The mentor Zosima does finally die (after a really, really, really long speech) and Alyosha suffers a crisis of faith when the corpse of Zosima, lying in state, is corrupted (i.e. it starts to stink.  I guess when a holy man dies he does not stink).  He goes with a friend to Grushenka, who has reportedly promised to whip his cassock off of him and, I can only assume (though its not explicitly said in the book...it was 1880, after all), fuck the bejeezus out of him.  But when he arrives she doesn't seem that interested, she and Alyosha have a conversation of a spiritual nature that I can't really remember, and he goes off, his faith intact but changed.  He no longer fears the world, he has mastered his Karamazovian appetites.  He leaves the monastery and goes out into the world, as his mentor instructed him to do.

At the same time, Ivan resolves to leave for Moscow in spite of the ongoing strife.  The next day, Fyodor is killed and three thousand roubles, which he had been using to entice Grushenka but Mitya always claimed was rightfully his, is stolen.  

Dimitri is the prime suspect, of course, and indeed he is captured the next morning in the next town over while having a drunken spree with Grushenka, funded with a sudden and suspicious influx of cash.

The rest of the book concerns the investigation and trial, and its really interesting, but I don't want to discuss it too much because that is when the book really picks up.  It's a shame that Fyodor isn't killed until over halfway through the 726 page book.

There are two things that make this book hard to read.  First, its kind of like Moby Dick in that the plot is quite interesting, but there are many asides and long speeches that are really more philosophical in nature.  Some of them are very interesting (notably the Grand Inquisitor, which I think I will examine in a different post later), but some of them are less so.

But the other thing that makes this book so hard to read is that people say its one of the great books, and that its about everything, and so you examine every sentence for meaning, looking for it in places where maybe it just isn't.  There are many things in the book that are probably more about Russia in the late 1800s than anything else, and not knowing much about that time they just don't seem to matter much one way or the other. 

But naturally, in a book with this kind of density and this kind of length, there is still a lot to take away, even if we set aside the Grand Inquisitor.  As I have already written so much, I will leave you only with a comment on Alyosha and his faith. 

At the beginning of the book, the narrator (who is sort of an omniscient citizen of the town in which all the action is set) states that Alyosha is the hero of the story, or at least that is certainly the sense that you get as we are introduced to him.  But at first blush Alyosha seems very unheroic.  While Ivan is desperately trying to keep his brother from killing his father Alyosha is at the monastery, and he really does nothing to help Ivan.  he is a nervous young man who is afraid of his passions, that they might overtake him, and he does his best to seclude himself from temptation and his family.  While his faith is admirable, he is something of a coward.
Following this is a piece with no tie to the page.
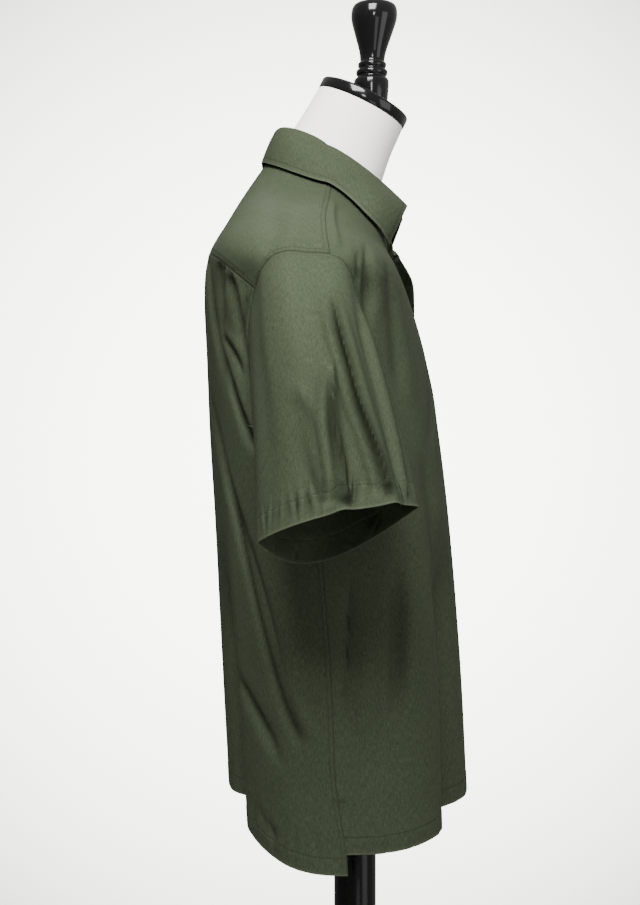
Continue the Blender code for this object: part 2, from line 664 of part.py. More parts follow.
def collar_angles():
    """List the collar's columns, from its right end round the back to its left end."""
    span = 360.0 - 2.0 * NECK_END
    return [NECK_END + span * step / COLLAR_COLUMNS for step in range(COLLAR_COLUMNS + 1)]


def collar_out(angle):
    """Give the level direction that points out of the collar at one angle."""
    ahead = ring_point(COLLAR_FOLD, angle + 1.0) - ring_point(COLLAR_FOLD, angle - 1.0)
    return Vector((0.0, 0.0, 1.0)).cross(Vector((ahead.x, ahead.y, 0.0))).normalized()


def make_stand(cloth):
    """Make the collar stand, a band that rises from the neck seam to the fold."""
    points, normals = [[], [], []], [[], [], []]
    for angle in collar_angles():
        low = base_point(angle, NECK_LEVEL) + Vector((0.0, 0.0, SEAM_GAP))
        high = ring_point(COLLAR_FOLD, angle) - Vector((0.0, 0.0, WALL + FOLD_CLEAR))
        out = collar_out(angle)
        for row, share in enumerate((0.0, 0.5, 1.0)):
            points[row].append(low.lerp(high, share) + out * 0.001 * math.sin(math.pi * share))
            normals[row].append(out)
    return link_mesh("collar_stand", wall_mesh(points, normals), cloth)


def collar_edge_point(angle):
    """Give the lower edge of the collar, which rests on the cloth under it."""
    side = 1.0
    if angle > 180.0:
        side, angle = -1.0, 360.0 - angle
    edge = table_value(COLLAR_EDGE, "angle", "edge_angle", angle) * side
    level = table_value(COLLAR_EDGE, "angle", "edge_level", angle)
    point, normal = body_frame(edge, level)
    return point + normal * (WALL + COLLAR_REST)


def fall_column(angle):
    """Give the outer points of the collar's fall at one angle, from its fold to its edge."""
    top = ring_point(COLLAR_FOLD, angle)
    out = collar_out(angle)
    up = Vector((0.0, 0.0, 1.0))
    shoulder = top + out * FALL_TURN_OUT - up * FALL_TURN_DOWN
    edge = collar_edge_point(angle)
    column = [top - out * 0.0016 - up * 0.0002, top + out * 0.0012]
    back = max(-math.cos(math.radians(angle)), 0.0) ** 2
    fullness = FALL_BULGE_SIDE + (FALL_BULGE_BACK - FALL_BULGE_SIDE) * back
    for share in FALL_STEPS:
        bulge = fullness * math.sin(math.pi * share)
        column.append(shoulder.lerp(edge, share) + (out * 0.6 + up * 0.8) * bulge)
    return column


def column_normals(column, beside):
    """Give the outward normals along one column of the fall from it and its neighbours."""
    normals = []
    last = len(column) - 1
    for index in range(last + 1):
        down = column[min(index + 1, last)] - column[max(index - 1, 0)]
        ahead = beside[1][index] - beside[0][index]
        normals.append(ahead.cross(down).normalized())
    return normals


def make_fall(cloth):
    """Make the collar's fall, folded over the stand and lying on the shoulders."""
    columns = [fall_column(angle) for angle in collar_angles()]
    last = len(columns) - 1
    rows_points = list(zip(*columns))
    normals = [column_normals(column, (columns[max(index - 1, 0)], columns[min(index + 1, last)]))
               for index, column in enumerate(columns)]
    rows_normals = list(zip(*normals))
    return link_mesh("collar_fall", wall_mesh(rows_points, rows_normals), cloth)


def make_button(material):
    """Make the one button that shows, fastened at the foot of the open neck."""
    point, normal = body_frame(0.0, BUTTON_LEVEL)
    turn = Vector((0.0, 0.0, 1.0)).rotation_difference(normal).to_matrix()
    radius = BUTTON_DIAMETER / 2.0
    profile = ((radius * 0.86, SEAM_GAP), (radius, 0.0009), (radius, 0.0019),
               (radius * 0.84, SEAM_GAP + BUTTON_THICKNESS), (radius * 0.62, 0.0022))
    rings = []
    for reach, height in profile:
        rings.append([point + turn @ Vector((reach * math.cos(math.tau * step / BUTTON_SEGMENTS),
                                             reach * math.sin(math.tau * step / BUTTON_SEGMENTS),
                                             height))
                      for step in range(BUTTON_SEGMENTS)])
    return link_mesh("button", loft_mesh(rings), material)


# ---------------------------------------------------------------- the dress form
def form_shoulder_point(angle, level):
    """Give a point of the form's shoulder, close under the yoke along the shoulder line."""
    section = section_at(level)
    drop = (WALL + SEAT_GAP) / math.cos(math.radians(SHOULDER_SLOPE))
    outer = smoothstep((7.7 - level) / 0.7)
    return ring_point(section._replace(
        front_y=CHEST_FRONT_Y,
        back_y=section.back_y - BACK_CLEAR,
        half_width=section.half_width - SHOULDER_NARROW * outer,
        z_front=section.z_front + CHEST_TILT * (level - 7.0),
        z_side=section.z_side - drop - SHOULDER_TUCK * outer,
        z_back=section.z_back - BACK_DROP,
    ), angle)


def tilted_ring(row, segments):
    """List the points of an oval ring that leans forward."""
    tilt = Matrix.Rotation(math.radians(row.tilt), 3, "X")
    centre = Vector((0.0, row.centre_y, row.centre_z))
    ring = []
    for step in range(segments):
        angle = math.tau * step / segments
        ring.append(centre + tilt @ Vector((-row.half_width * math.sin(angle),
                                            -row.half_depth * math.cos(angle), 0.0)))
    return ring


def form_rings():
    """List the rings of the form, from the foot of the torso to the top of the neck."""
    rings = []
    for row in TORSO:
        section = Section("", row.centre_y - row.front, row.centre_y + row.back, row.centre_y,
                          row.half_width, row.z, row.z, row.z, 0.92, 1.0, 1.0)
        rings.append([ring_point(section, 360.0 * step / FORM_SEGMENTS)
                      for step in range(FORM_SEGMENTS)])
    for level in SHOULDER_RINGS:
        rings.append([form_shoulder_point(360.0 * step / FORM_SEGMENTS, level)
                      for step in range(FORM_SEGMENTS)])
    rings += [tilted_ring(row, FORM_SEGMENTS) for row in NECK_RINGS]
    return rings


def neck_axis():
    """Give the middle of the neck's top and the direction that it points in."""
    top = NECK_RINGS[-1]
    lean = math.radians(NECK_TILT)
    return (Vector((0.0, top.centre_y, top.centre_z)),
            Vector((0.0, -math.sin(lean), math.cos(lean))))


def make_cap(material):
    """Make the oval cap that closes the neck."""
    middle, axis = neck_axis()
    rings = []
    for grow, rise in ((-0.0005, 0.0003), (0.0008, 0.0018), (0.0008, 0.0115), (-0.0012, 0.0143)):
        centre = middle + axis * rise
        row = TiltedRing(centre.y, centre.z, NECK_RINGS[-1].half_width + grow,
                         NECK_RINGS[-1].half_depth + grow, NECK_TILT)
        rings.append(tilted_ring(row, FORM_SEGMENTS))
    return link_mesh("form_neck_cap", loft_mesh(rings), material)


def make_finial(material):
    """Make the turned finial that stands on the cap."""
    middle, axis = neck_axis()
    cap_top = middle + axis * (CAP_THICKNESS + 2.0 * SEAM_GAP)

    def turned(radius, z):
        centre_y = FINIAL_Y - FINIAL_LEAN * (z - FINIAL[0].z)
        return [Vector((radius * math.cos(math.tau * step / TURNED_SEGMENTS),
                        centre_y + radius * math.sin(math.tau * step / TURNED_SEGMENTS), z))
                for step in range(TURNED_SEGMENTS)]

    foot = turned(FINIAL_FOOT_RADIUS, FINIAL[0].z)
    for point in foot:
        point.z = cap_top.z - (point.y - cap_top.y) * axis.y / axis.z
    rings = [foot] + [turned(row.radius, row.z) for row in FINIAL]
    apex = Vector((0.0, FINIAL_Y - FINIAL_LEAN * (FINIAL_TOP - FINIAL[0].z), FINIAL_TOP))
    return link_mesh("form_finial", loft_mesh(rings, apex), material)


def make_round(name, profile, segments, material):
    """Make a round, upright piece from its radii and heights."""
    rings = [[Vector((radius * math.cos(math.tau * step / segments),
                      radius * math.sin(math.tau * step / segments), z))
              for step in range(segments)] for radius, z in profile]
    return link_mesh(name, loft_mesh(rings), material)


def make_form(cream, black):
    """Make the dress form, its pole and its base."""
    link_mesh("form_torso", loft_mesh(form_rings()), cream)
    make_cap(black)
    make_finial(black)
    radius = POLE_DIAMETER / 2.0
    base_top = BASE_THICKNESS + 0.002
    make_round("form_pole", ((radius, base_top + JOINT_GAP), (radius, TORSO_BOTTOM - JOINT_GAP)),
               POLE_SEGMENTS, black)
    make_round("form_base", ((BASE_RADIUS - 0.002, 0.0), (BASE_RADIUS, 0.002),
                             (BASE_RADIUS, BASE_THICKNESS - 0.006),
                             (BASE_RADIUS - 0.005, BASE_THICKNESS), (0.030, base_top)),
               BASE_SEGMENTS, black)


def make_shirt(cloth, horn):
    """Make every piece of the shirt."""
    make_front("front_right", 1, cloth)
    make_front("front_left", -1, cloth)
    make_back(cloth)
    make_yoke(cloth)
    make_sleeve("sleeve_right", 1, SLEEVE_FOLDS_RIGHT, cloth)
    make_sleeve("sleeve_left", -1, SLEEVE_FOLDS_LEFT, cloth)
    make_stand(cloth)
    make_fall(cloth)
    make_button(horn)


def main():
    """Clear the scene and build the shirt and its form."""
    for old in list(bpy.data.objects):
        bpy.data.objects.remove(old)
    cloth = new_material("olive cloth", (0.085, 0.098, 0.062), 0.72)
    horn = new_material("dark button", (0.020, 0.022, 0.018), 0.35)
    cream = new_material("cream form cover", (0.86, 0.83, 0.76), 0.6)
    black = new_material("black lacquer", (0.010, 0.009, 0.009), 0.15)
    make_shirt(cloth, horn)
    make_form(cream, black)


main()
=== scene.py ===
"""Looks of an oversized short-sleeved shirt on a limbless dress form.

Metres, +Z up; the wearer's front faces -Y and the wearer's right is -X. Each cloth piece of
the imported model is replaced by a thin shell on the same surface, with its creases, seams,
hems and stitching. The form's pieces are replaced by smoother ones of the same sizes.
"""
import logging
import math
from dataclasses import astuple, dataclass, field, replace
from enum import Enum
from typing import Callable, Iterator, Sequence

import bmesh
import bpy
import numpy as np
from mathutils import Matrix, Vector


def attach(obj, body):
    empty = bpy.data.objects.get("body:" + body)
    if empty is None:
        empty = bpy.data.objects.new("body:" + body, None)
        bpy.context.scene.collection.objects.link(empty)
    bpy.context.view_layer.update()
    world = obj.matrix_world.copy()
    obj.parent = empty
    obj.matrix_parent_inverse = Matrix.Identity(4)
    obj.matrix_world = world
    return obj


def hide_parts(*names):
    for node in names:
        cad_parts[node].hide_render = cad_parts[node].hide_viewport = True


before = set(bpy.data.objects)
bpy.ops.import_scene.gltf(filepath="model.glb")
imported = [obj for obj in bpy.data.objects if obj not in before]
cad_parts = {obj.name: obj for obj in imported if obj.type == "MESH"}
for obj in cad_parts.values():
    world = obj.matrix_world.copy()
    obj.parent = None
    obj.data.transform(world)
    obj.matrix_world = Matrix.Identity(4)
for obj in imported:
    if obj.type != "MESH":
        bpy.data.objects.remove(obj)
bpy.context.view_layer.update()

Array = np.ndarray
Object = bpy.types.Object
NodeTree = bpy.types.NodeTree
Material = bpy.types.Material
Socket = bpy.types.NodeSocket
Place = tuple[float, float, float]

LOG = logging.getLogger("shirt")
ROOT = "root"
UP = np.array([0.0, 0.0, 1.0])
MIRROR = np.array([-1.0, 1.0, 1.0])

# ---- sizes shared with the solids
# Angles are in degrees from the centre front, levels count the rings of the body upwards.
CLOTH = 0.0011             # thickness of the shell that shows
SEAM_GAP = 0.0004
LAP = 0.0028               # the right front lies this far under the left one
CELL = 0.003              # the usual spacing of a cloth mesh
FINE_CELL = 0.0017         # the same on the sleeves
NECK_END = 40.0
YOKE_SEAM_LOW = 82.0
YOKE_SEAM_HIGH = 88.0
SIDE_SEAM = 92.5
VENT_SHIFT = -2.4
VENT_TOP = 0.36            # the level where the side vent begins
UNDERARM_LEVEL = 3.0
NECK_LEVEL = 9.0
SHOULDER_LEVEL = 6.0
BACK_SEAM_LEVEL = 5.05
HEM_FRONT_LEVEL = 0.06
HEM_BACK_LEVEL = -0.06
EDGE_LIFT = 0.019          # how far the open left edge stands forward
EDGE_LIFT_FROM = 4.4
EDGE_LIFT_RUN = 1.6
EDGE_LIFT_WIDTH = 16.0
UNDERLAP_END = 4.75
UNDERLAP_RUN = 6.0
BUTTON_LEVEL = 4.47
BUTTON_RADIUS = 0.00575
BUTTON_THICKNESS = 0.0026
TOPSTITCH = 0.0055         # from a seam to the stitching beside it
STITCH_LIFT = 0.00012      # how far a row of stitches lies above the cloth
BODY_HEM = 0.018
SLEEVE_HEM_WIDTH = 0.025
SLEEVE_HEM_SHARE = 0.925   # where that hem is stitched, as a share of the sleeve
FLY_WIDTH = 0.032          # from the front edge to the stitching of the hidden buttons


class Border(Enum):
    """The four borders of a grid of cloth."""

    BOTTOM = "bottom"
    TOP = "top"
    LEFT = "left"
    RIGHT = "right"


class Side(Enum):
    """The wearer's two sides."""

    RIGHT = 1
    LEFT = -1

    @property
    def word(self) -> str:
        """Name the side as the nodes do."""
        return "right" if self is Side.RIGHT else "left"


# ---- tables
@dataclass(frozen=True)
class Ring:
    """One level ring of the body, a rounded square whose height bends to front and back."""

    front_y: float
    back_y: float
    side_y: float
    half_width: float
    z_front: float
    z_side: float
    z_back: float
    corner: float
    rise_front: float = 1.0
    rise_back: float = 1.0

    def row(self) -> list[float]:
        """List the ring's numbers in order."""
        return list(astuple(self))


BODY_RINGS = (
    Ring(-0.131, 0.15, 0.012, 0.245, 0.752, 0.715, 0.78, 0.8, 2.4, 2.2),
    Ring(-0.1235, 0.157, 0.018, 0.245, 0.9, 0.9, 0.9, 0.8),
    Ring(-0.112, 0.165, 0.03, 0.243, 1.05, 1.05, 1.05, 0.8),
    Ring(-0.099, 0.1715, 0.04, 0.24, 1.165, 1.14, 1.165, 0.8),
    Ring(-0.0845, 0.1745, 0.05, 0.243, 1.25, 1.235, 1.26, 0.8),
    Ring(-0.066, 0.1755, 0.055, 0.257, 1.315, 1.31, 1.333, 0.78),
    Ring(-0.0507, 0.1695, 0.055, 0.266, 1.355, 1.357, 1.379, 0.75),
    Ring(-0.0387, 0.152, 0.05, 0.205, 1.382, 1.405, 1.417, 0.8),
    Ring(-0.0425, 0.134, 0.04, 0.13, 1.398, 1.44, 1.452, 0.82),
    Ring(-0.0573, 0.103, 0.0325, 0.078, 1.396, 1.468, 1.5, 0.85),
)
COLLAR_FOLD = Ring(-0.078, 0.0915, 0.035, 0.072, 1.42, 1.505, 1.533, 0.8, 1, 0.6)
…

After his mentor dies he does realize that his faith has overcome his lustful, Karamazovian nature, and given him the power to live freely in the dangerous world, outside the monastery.  So he is no longer a coward, but rather now a very brave man, going out into the world that he once so feared. 

But even then, as things unfold, he doesn't really act the hero.  He can't set anything to rights.  All his belief in God and all of his prayers cannot keep the lives around him from unraveling.  And his family, while a grave matter, still seems like a secondary concern to other things.  Even after the murders, when his brother Ivan is ill and his brother Mitya is in jail, he seems to be more interested in saving the life of a young peasant boy who is obviously (in a heart wrenching Tiny Tim sort of way) beyond help.  Sure, he visits his brother in jail and touches base with those who need to speak with him, but he really puts much more effort into comforting this little boy, his family, and a small platoon of the little boy's friends (who once teased him).
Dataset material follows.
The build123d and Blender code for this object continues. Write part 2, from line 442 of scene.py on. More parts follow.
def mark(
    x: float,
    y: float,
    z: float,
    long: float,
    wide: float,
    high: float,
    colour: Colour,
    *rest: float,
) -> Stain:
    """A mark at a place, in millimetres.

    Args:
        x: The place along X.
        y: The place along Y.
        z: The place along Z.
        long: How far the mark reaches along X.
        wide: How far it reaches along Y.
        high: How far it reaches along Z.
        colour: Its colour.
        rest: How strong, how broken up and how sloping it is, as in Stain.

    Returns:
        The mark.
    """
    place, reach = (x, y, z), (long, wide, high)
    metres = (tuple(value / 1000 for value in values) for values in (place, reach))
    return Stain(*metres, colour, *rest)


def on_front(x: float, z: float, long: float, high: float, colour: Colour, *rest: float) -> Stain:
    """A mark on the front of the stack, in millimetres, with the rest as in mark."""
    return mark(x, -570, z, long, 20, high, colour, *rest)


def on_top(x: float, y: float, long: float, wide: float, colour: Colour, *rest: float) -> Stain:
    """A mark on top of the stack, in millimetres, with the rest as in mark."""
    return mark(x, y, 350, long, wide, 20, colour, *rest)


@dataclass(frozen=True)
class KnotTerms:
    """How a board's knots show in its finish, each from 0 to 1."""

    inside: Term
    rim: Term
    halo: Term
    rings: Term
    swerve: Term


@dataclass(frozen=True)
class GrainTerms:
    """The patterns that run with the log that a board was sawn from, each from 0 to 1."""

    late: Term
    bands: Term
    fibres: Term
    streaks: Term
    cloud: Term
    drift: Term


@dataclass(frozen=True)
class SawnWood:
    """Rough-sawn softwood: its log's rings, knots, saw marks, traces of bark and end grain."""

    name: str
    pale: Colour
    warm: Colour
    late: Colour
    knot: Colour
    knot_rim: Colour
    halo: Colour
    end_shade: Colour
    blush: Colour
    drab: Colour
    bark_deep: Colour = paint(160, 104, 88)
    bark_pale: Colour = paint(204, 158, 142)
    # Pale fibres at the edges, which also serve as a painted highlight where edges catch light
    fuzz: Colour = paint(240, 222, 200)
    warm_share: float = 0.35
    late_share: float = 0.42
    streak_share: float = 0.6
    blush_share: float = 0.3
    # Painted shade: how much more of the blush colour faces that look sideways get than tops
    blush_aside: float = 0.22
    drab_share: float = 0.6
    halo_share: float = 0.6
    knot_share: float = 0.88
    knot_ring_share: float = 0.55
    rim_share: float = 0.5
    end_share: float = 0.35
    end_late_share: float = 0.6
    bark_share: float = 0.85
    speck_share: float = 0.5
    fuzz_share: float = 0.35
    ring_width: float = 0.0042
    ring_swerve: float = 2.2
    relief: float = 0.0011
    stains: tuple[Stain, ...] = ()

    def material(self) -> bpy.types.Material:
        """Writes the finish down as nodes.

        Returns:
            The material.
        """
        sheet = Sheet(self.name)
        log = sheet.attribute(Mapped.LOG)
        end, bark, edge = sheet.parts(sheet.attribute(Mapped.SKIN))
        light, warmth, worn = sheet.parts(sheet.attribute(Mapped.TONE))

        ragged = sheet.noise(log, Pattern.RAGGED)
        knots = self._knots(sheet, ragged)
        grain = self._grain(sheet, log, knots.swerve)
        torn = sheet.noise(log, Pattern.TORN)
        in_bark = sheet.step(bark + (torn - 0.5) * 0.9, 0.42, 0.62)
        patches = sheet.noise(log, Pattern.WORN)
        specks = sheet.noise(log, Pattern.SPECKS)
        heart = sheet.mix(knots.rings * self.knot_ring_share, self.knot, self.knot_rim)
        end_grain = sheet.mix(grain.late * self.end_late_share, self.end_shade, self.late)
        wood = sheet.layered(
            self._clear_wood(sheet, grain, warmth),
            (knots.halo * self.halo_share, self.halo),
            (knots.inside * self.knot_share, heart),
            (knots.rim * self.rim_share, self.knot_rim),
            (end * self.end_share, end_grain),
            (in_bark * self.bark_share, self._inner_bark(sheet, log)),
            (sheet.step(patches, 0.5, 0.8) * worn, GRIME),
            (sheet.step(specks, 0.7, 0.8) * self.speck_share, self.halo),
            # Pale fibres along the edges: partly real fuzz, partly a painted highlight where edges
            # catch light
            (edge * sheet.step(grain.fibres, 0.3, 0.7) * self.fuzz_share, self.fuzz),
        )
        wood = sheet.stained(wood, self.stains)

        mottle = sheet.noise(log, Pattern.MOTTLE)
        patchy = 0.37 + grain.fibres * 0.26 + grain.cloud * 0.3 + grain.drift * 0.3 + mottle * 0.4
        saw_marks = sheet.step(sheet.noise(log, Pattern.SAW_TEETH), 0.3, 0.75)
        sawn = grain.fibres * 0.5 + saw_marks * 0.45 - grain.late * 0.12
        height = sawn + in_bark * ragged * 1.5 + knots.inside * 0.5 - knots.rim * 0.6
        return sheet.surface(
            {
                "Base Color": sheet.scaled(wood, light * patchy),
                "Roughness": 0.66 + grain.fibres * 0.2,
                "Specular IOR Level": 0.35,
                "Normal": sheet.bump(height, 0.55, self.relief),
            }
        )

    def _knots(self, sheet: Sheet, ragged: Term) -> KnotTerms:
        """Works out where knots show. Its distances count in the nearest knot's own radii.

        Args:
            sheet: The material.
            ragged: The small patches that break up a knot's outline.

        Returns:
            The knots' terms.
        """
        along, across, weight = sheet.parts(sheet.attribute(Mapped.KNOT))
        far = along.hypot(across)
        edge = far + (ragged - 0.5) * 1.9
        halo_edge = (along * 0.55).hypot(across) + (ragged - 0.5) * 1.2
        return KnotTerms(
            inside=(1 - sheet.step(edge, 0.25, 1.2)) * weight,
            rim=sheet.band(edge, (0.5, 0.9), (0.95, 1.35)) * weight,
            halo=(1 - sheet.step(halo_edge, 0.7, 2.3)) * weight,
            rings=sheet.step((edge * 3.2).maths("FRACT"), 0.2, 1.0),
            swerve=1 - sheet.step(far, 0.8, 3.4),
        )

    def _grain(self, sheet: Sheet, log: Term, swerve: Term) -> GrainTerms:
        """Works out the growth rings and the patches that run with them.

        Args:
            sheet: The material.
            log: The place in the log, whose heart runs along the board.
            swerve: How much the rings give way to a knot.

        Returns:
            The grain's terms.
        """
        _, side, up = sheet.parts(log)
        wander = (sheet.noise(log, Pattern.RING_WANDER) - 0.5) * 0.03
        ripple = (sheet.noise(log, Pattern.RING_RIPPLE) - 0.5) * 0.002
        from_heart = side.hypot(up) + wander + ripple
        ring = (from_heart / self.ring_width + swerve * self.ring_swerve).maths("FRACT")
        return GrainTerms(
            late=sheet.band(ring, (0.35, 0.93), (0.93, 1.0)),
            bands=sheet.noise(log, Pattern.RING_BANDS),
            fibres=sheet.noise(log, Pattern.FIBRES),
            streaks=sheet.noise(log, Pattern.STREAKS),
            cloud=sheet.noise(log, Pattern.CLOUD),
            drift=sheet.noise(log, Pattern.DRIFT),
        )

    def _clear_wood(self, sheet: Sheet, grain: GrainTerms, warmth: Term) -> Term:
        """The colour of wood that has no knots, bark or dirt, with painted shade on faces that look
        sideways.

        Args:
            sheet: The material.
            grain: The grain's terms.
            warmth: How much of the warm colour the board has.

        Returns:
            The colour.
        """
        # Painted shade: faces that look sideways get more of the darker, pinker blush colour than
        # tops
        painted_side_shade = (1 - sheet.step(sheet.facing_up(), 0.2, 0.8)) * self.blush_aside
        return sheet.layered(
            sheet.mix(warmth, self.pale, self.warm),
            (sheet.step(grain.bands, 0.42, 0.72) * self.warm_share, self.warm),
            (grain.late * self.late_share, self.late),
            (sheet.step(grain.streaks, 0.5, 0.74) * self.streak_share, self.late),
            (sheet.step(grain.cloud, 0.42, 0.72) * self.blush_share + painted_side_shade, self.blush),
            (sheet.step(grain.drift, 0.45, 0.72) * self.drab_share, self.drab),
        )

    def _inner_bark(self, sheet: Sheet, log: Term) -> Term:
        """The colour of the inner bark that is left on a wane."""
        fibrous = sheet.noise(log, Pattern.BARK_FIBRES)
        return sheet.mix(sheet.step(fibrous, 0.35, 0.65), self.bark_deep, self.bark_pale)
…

So Alyosha is not a hero in that he can keep bad things from happening.  But I think there is something heroic about how he lives his life.  Everyone else has all these hang ups, have drunken deeply of the times in which they live.  Mitya embodies the sort of seedy underside of the 19th century and a belief in a ludicrous sense of honor that still hadn't faded from European life.  His appetites and sense of deep offense pave the way to his destruction.  Ivan embodies a sort of out of control rationalism in which anything can be justified through thought, even war and the non-existence of God.  It has a hand in leading him to madness.  There is one minor character that spouts nothing but what the liberal Russian press was writing at the time the book was written (or so it says in some of my edition's footnotes), and another minor character flits around from one idea to the next, from faith to atheism, from pastoralism to modernism.
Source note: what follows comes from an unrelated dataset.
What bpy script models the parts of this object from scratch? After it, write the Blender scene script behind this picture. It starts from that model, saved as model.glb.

But Alyosha?  As everyone else spins around him like a drunken top, as people are killed and sent to jail and go mad, as the town becomes a sensational scene for a sort of celebrity trial of the day, as lives are ruined, only Alyosha can maintain his course.  Only he is really....not calm, but steady...in the midst of all that goes around him.  He's not necessarily happy.  In no passage does he suddenly whip out a guitar and sing "I Can Only Imagine", but at the same time his faith allows him to move through a difficult time in a difficult and changing place without he himself being destroyed.  He loves others.  He alone has the ability to act positively, thoughtfully, and gracefully to the dark and troubling world he finds himself in. 

And if his prayers are wasted on the adults, the little boy's friends he has met through helping little Tiny Tim (I can't remember his name...Illyusha?  Something like that) seem to have undergone a positive change.  One of the more bombastic seems humbled.  One of the more shy ones seems more confident.  Alyosha has given them an onion that one day they might grasp onto in their own struggle for salvation; a bittersweet memory of a good and worthy deed, of providing comfort to one who so desperately needed it, that one day may save them all.

What does that stuff about the onion mean?  Well, my dear friends, you'll simply have to read the book.